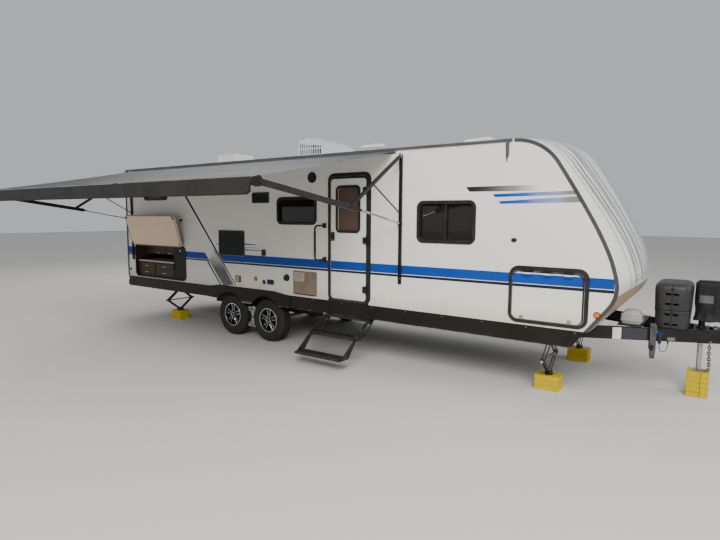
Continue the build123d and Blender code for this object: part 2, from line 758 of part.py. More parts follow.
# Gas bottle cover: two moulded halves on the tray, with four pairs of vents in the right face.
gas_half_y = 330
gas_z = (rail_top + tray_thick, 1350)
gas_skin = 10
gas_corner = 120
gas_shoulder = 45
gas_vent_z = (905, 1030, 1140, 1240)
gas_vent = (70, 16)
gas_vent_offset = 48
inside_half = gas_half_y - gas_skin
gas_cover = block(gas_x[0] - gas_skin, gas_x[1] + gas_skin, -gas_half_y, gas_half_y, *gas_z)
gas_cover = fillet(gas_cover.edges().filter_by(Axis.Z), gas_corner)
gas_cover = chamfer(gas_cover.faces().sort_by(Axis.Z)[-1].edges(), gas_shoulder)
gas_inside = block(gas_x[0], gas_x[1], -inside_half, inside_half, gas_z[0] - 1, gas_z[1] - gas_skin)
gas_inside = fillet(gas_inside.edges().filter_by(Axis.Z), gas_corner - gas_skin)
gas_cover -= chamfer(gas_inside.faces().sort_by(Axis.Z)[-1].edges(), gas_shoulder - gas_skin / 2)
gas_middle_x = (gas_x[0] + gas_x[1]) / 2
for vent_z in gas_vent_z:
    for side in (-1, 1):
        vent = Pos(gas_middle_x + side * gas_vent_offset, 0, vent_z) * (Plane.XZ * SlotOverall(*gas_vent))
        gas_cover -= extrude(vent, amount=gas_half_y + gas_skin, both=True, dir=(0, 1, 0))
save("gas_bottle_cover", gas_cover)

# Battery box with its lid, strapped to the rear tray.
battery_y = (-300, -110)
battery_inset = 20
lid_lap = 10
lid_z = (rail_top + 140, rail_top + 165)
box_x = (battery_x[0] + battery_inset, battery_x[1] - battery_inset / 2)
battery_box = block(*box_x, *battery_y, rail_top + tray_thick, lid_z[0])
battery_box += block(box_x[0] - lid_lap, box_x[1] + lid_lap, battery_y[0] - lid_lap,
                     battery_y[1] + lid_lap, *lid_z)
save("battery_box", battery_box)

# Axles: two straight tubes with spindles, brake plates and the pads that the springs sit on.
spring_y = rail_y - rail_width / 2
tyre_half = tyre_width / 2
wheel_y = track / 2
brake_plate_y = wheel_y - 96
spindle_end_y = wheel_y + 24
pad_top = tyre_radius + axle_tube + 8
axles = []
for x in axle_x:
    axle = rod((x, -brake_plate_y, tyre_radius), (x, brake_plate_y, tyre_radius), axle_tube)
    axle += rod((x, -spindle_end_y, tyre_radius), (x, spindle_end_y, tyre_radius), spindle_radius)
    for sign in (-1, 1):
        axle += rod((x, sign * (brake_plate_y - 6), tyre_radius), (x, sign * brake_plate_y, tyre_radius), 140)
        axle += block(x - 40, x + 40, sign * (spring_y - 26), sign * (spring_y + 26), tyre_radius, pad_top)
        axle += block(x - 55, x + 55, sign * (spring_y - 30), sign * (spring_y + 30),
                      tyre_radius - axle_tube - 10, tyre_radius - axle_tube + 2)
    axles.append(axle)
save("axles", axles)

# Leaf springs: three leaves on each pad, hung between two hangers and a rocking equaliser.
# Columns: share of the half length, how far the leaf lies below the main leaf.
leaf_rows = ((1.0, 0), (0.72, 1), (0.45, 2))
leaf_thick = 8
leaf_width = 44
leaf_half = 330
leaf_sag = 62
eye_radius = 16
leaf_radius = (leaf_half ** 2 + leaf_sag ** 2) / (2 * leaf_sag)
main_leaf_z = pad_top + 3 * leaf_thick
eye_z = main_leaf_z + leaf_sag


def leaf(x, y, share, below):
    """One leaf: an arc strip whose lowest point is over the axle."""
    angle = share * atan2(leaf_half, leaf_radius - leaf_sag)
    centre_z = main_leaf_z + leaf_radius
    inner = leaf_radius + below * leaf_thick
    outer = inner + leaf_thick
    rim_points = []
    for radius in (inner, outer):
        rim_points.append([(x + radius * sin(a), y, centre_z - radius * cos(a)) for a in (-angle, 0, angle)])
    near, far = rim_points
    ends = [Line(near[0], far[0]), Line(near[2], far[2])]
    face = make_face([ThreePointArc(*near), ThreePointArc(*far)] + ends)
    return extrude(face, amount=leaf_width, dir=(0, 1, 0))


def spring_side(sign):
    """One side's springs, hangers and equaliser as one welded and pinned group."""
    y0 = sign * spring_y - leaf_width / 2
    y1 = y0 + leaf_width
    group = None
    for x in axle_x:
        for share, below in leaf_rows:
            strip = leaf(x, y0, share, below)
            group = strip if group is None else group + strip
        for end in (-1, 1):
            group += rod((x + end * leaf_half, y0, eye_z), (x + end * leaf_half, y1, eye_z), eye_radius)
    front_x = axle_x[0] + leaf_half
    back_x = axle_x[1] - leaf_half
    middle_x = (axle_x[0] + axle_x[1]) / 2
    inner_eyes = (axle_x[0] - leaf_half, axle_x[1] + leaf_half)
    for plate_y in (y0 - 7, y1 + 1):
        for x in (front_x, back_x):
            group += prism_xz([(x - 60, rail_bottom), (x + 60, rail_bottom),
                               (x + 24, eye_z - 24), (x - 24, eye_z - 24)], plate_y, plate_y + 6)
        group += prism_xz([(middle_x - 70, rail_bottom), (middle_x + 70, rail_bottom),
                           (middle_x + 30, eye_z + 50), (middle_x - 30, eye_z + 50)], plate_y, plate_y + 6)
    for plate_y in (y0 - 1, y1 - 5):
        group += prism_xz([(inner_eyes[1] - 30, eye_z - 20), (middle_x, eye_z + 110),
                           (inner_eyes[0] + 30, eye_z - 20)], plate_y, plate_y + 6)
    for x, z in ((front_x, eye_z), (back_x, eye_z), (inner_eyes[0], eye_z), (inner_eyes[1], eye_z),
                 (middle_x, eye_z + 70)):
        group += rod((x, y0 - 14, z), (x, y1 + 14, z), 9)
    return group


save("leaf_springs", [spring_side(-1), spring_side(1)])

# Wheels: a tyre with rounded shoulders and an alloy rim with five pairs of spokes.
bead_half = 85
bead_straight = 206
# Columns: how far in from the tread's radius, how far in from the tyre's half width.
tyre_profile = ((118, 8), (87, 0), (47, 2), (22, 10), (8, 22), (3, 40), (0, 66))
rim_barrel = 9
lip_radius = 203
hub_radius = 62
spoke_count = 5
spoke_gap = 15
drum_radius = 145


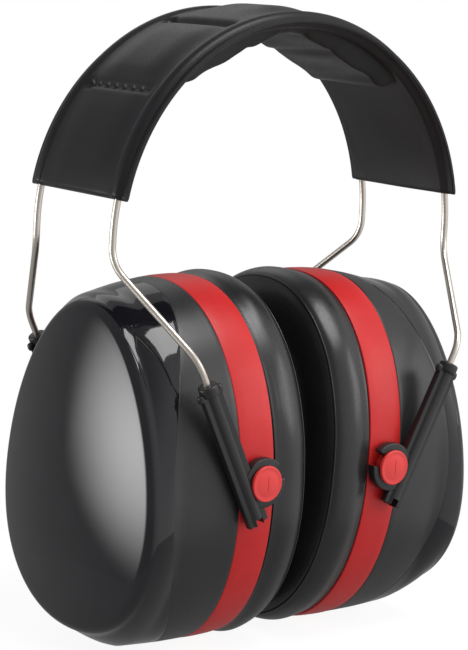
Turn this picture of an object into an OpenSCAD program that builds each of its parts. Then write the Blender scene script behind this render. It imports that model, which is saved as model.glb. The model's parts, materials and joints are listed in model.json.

•••••

Exercise instructions:
Find all the lines containing "from" in the material, then copy them.

Response:
Continue the build123d and Blender code for this object: part 2, from line 758 of part.py. More parts follow.
# Columns: how far in from the tread's radius, how far in from the tyre's half width.